* Material provided
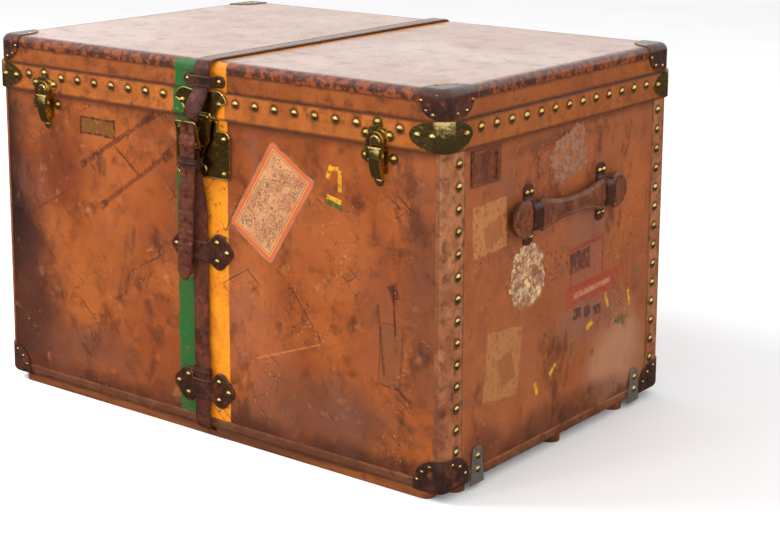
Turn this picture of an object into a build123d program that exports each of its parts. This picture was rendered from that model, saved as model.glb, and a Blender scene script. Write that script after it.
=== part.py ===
"""Steamer trunk: leather over a board carcass, hinged lid, brass hardware and a buckled strap.

Millimetres. +X runs along the front to the right, +Y to the back, +Z up. The origin is on the
floor, under the centre of the leather-covered box.
"""
import os
from math import asin, degrees

from build123d import *

# Overall box, over the leather
LENGTH = 804.0
DEPTH = 546.0
HEIGHT = 524.0
RUNNER_HEIGHT = 12.0
CORNER_RADIUS = 14.0

# Layers of the walls
LEATHER = 3.0
BOARD = 12.0
LINING = 1.0

# Levels above the floor
SEAM = 28.0
RIM = 446.6
LID_EDGE = 447.2
BAND_TOP = 484.0
TOP_SEAM = 509.0
BAND_MIDDLE = 471.5

# Roundings of the bottom and top edges
BASE_EDGE_RADIUS = 7.0
LID_EDGE_RADIUS = 9.0

# Raised layers on the outside of the leather
BINDING_PROUD = 1.0
STRIP_PROUD = 1.2
BAND_PROUD = 4.3
CAP_THICKNESS = 1.6
BRASS_PLATE = 1.4

# Nails
NAIL_RADIUS = 5.0
NAIL_HEIGHT = 3.0
SMALL_NAIL_RADIUS = 2.6
SMALL_NAIL_HEIGHT = 1.6

# Hinges
HINGE_AXIS_Y = DEPTH / 2 + 9.0
HINGE_AXIS_Z = 447.0
KNUCKLE_RADIUS = 4.2
HINGE_PIN_RADIUS = 2.0
HINGE_SPOTS = (-290.0, -105.0, 105.0, 290.0)

# Front hardware
LATCH_X = 303.5
LATCH_PIVOT = (-DEPTH / 2 - 9.5, 443.5)
BAIL_PIVOT = (-DEPTH / 2 - 11.0, 429.5)
PIVOT_PIN_RADIUS = 1.5
RUNNING_FIT = 0.05
HASP_AXIS = (-DEPTH / 2 - 7.4, 450.0)
HASP_X = 5.0
LOCK_CENTRE_Z = 399.0
BARREL_RADIUS = 6.0
BARREL_Z = 377.0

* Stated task
Print out the whole listing exactly as it appears.

* Written solution
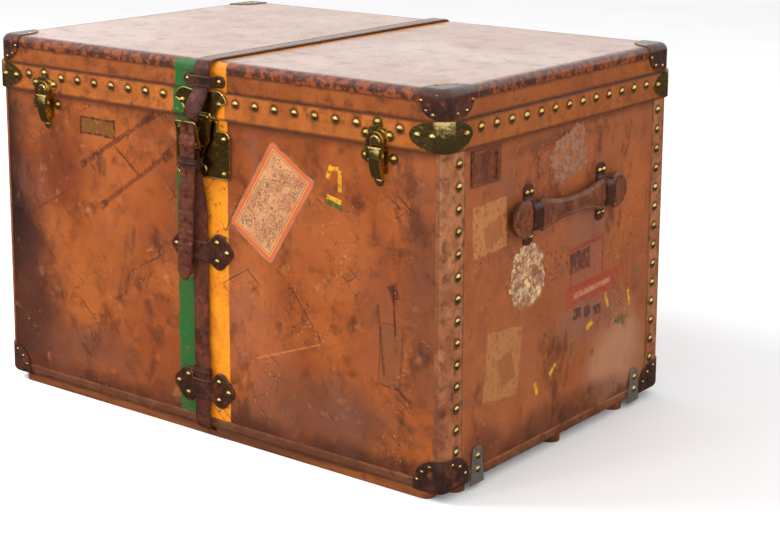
Turn this picture of an object into a build123d program that exports each of its parts. This picture was rendered from that model, saved as model.glb, and a Blender scene script. Write that script after it.
=== part.py ===
"""Steamer trunk: leather over a board carcass, hinged lid, brass hardware and a buckled strap.

Millimetres. +X runs along the front to the right, +Y to the back, +Z up. The origin is on the
floor, under the centre of the leather-covered box.
"""
import os
from math import asin, degrees

from build123d import *

# Overall box, over the leather
LENGTH = 804.0
DEPTH = 546.0
HEIGHT = 524.0
RUNNER_HEIGHT = 12.0
CORNER_RADIUS = 14.0

# Layers of the walls
LEATHER = 3.0
BOARD = 12.0
LINING = 1.0

# Levels above the floor
SEAM = 28.0
RIM = 446.6
LID_EDGE = 447.2
BAND_TOP = 484.0
TOP_SEAM = 509.0
BAND_MIDDLE = 471.5

# Roundings of the bottom and top edges
BASE_EDGE_RADIUS = 7.0
LID_EDGE_RADIUS = 9.0

# Raised layers on the outside of the leather
BINDING_PROUD = 1.0
STRIP_PROUD = 1.2
BAND_PROUD = 4.3
CAP_THICKNESS = 1.6
BRASS_PLATE = 1.4

# Nails
NAIL_RADIUS = 5.0
NAIL_HEIGHT = 3.0
SMALL_NAIL_RADIUS = 2.6
SMALL_NAIL_HEIGHT = 1.6

# Hinges
HINGE_AXIS_Y = DEPTH / 2 + 9.0
HINGE_AXIS_Z = 447.0
KNUCKLE_RADIUS = 4.2
HINGE_PIN_RADIUS = 2.0
HINGE_SPOTS = (-290.0, -105.0, 105.0, 290.0)

# Front hardware
LATCH_X = 303.5
LATCH_PIVOT = (-DEPTH / 2 - 9.5, 443.5)
BAIL_PIVOT = (-DEPTH / 2 - 11.0, 429.5)
PIVOT_PIN_RADIUS = 1.5
RUNNING_FIT = 0.05
HASP_AXIS = (-DEPTH / 2 - 7.4, 450.0)
HASP_X = 5.0
LOCK_CENTRE_Z = 399.0
BARREL_RADIUS = 6.0
BARREL_Z = 377.0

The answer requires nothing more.